For a long time, the hardest part of starting a software company was getting the thing built. A founder could see a problem clearly, sketch the workflow, and still spend months looking for engineers, raising money, negotiating scope, and waiting for the first usable version to appear.
That world is changing quickly. AI agents can scaffold an app, wire up a database, generate screens, write tests, draft copy, and turn a rough idea into something people can click. The distance between imagination and software is shrinking.
But speed exposes a harder question
When building gets easier, it becomes easier to build the wrong thing. A product can look polished and still enter a market where buyers already have better options. A team can ship every week and still chase a problem customers do not feel deeply enough to pay for. A founder can move fast and still move in a circle.
The old bottleneck was execution. The new bottleneck is direction.

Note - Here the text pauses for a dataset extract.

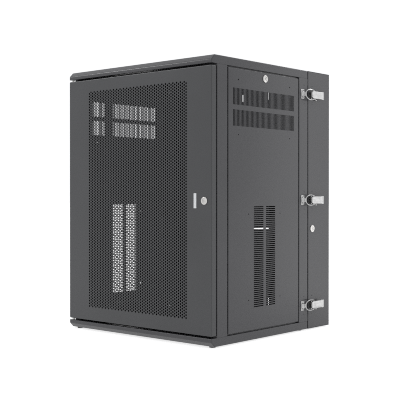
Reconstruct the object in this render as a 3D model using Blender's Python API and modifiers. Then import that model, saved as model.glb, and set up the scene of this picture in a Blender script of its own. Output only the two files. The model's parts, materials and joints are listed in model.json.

The market is already speaking
Every market leaves clues. Competitors repeat the same promises because those promises convert. Reviews reveal what buyers tolerate, love, and complain about. Forums expose the workarounds people invent when products do not fit. Pricing pages show which segments companies value most. Comparison pages show where brands think they can win.
Most founders see pieces of this signal. Vacant is designed to connect the pieces into a clearer picture: where the market is crowded, where customers are underserved, and where a new product could enter with a sharper reason to exist.
Vacant turns research into a build direction
The goal is not to generate random startup ideas. Ideas are cheap now. Vacant maps a product landscape, reads demand signals, identifies gaps, and turns them into informed bets: the customer segment, the pain, the competitors, the wedge, and the first version worth testing.
It helps answer the questions that should come before a product spec:
- Who is already serving this buyer, and how are they positioned?
- Which customer complaints keep repeating across the category?
- Where are products too complex, too narrow, too expensive, or too generic?
- What would make a new entrant meaningfully different?
- What should the MVP prove before the team builds more?
The future belongs to better bets
AI agents will keep making software easier to produce. That is good news for founders, but it also means more products, more noise, and more competition for the same buyer attention.
Vacant is built around a simple belief: the best founders will not win because they can build anything. They will win because they know what is worth building.